Robert Schumann's Third Symphony was actually his final work in symphonic form. It was written in 1850 and published in 1851. (The symphony we know today as the Fourth was written in 1841 but was pulled from circulation, revised, and re-released as the Fourth in 1853.) Schumann referred often to his 1850 composition as his “Rhenish Symphony,” but the piece was not published with that title because he omitted it from the final proof, just as he had the “Spring” title given to his Symphony No. 1.

The Third Symphony is an exuberant work of Classical proportions, but with an extra movement, and is very much a piece in the German symphonic tradition stretching from Haydn and Mozart through Beethoven. The festive opening is marked Lebhaft (lively). The music is in E-flat major, the key often used by Beethoven to denote the heroic. The extended exposition is not repeated; rather, Schumann goes straight into the developmental material and then recapitulates. The second movement, marked Scherzo, is in reality closer in rhythmic scheme and tempo to the Austrian folk dance, the Ländler. This is followed by a slow movement, again with a folk-music quality. The folk dance of the second movement and the folk song of the third are often attributed to the character of the people of the Rhine region.

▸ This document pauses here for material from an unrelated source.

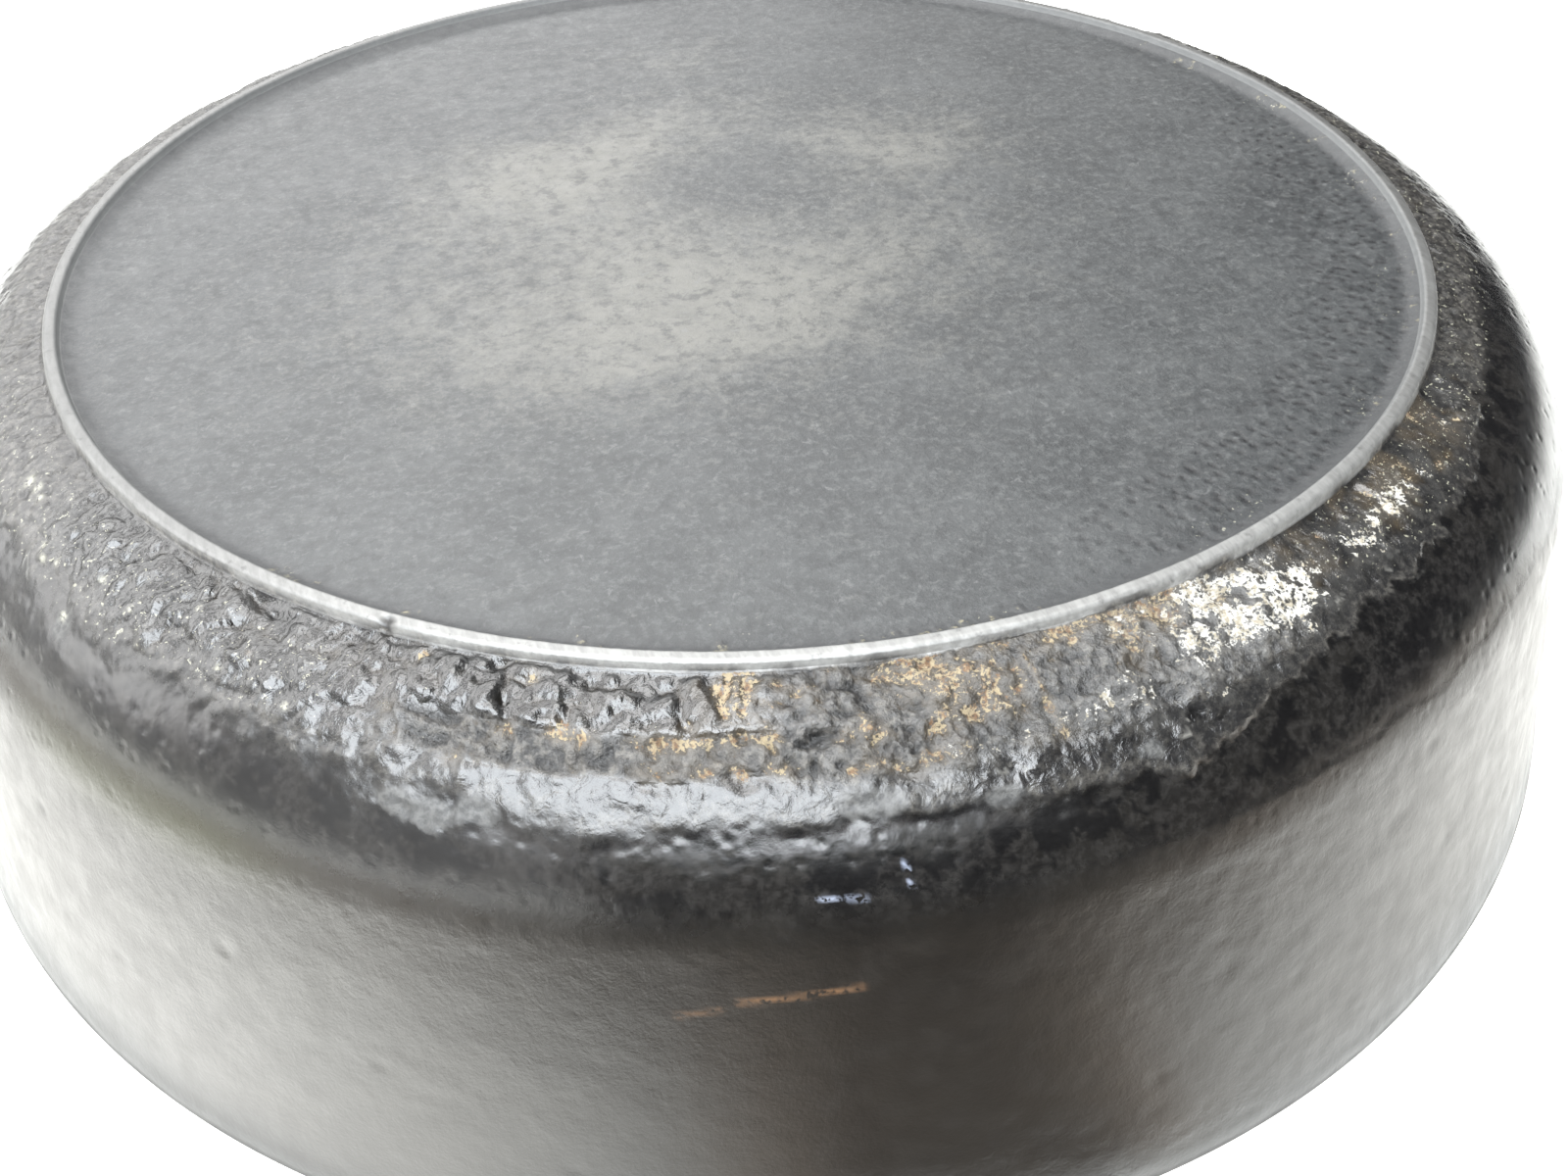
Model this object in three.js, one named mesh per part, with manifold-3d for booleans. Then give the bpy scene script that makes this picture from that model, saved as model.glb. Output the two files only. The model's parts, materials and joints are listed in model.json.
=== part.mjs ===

The “extra” movement of the piece is the fourth. This music, as recorded in Schumann's notebooks, was to be an evocation of a “solemn ceremony” — the elevation of the archbishop of the cathedral in Cologne to the rank of cardinal, an event that occurred while Schumann was in the region. In this movement we can sense the feeling of solemn procession and the air of the Church in thematic material that harkens back to Johann Sebastian Bach. The solemnity of the fourth movement is followed by an outbreak of joy in the finale. The strings maintain a rolling figuration suggesting the great river, while Schumann effectively uses the brass instruments for fanfares and dotted-note rhythms that punctuate sections of the rondo. The earthy and exuberant “Rhenish” symphony gives us a wonderful experience of Robert Schumann at the height of his creative powers.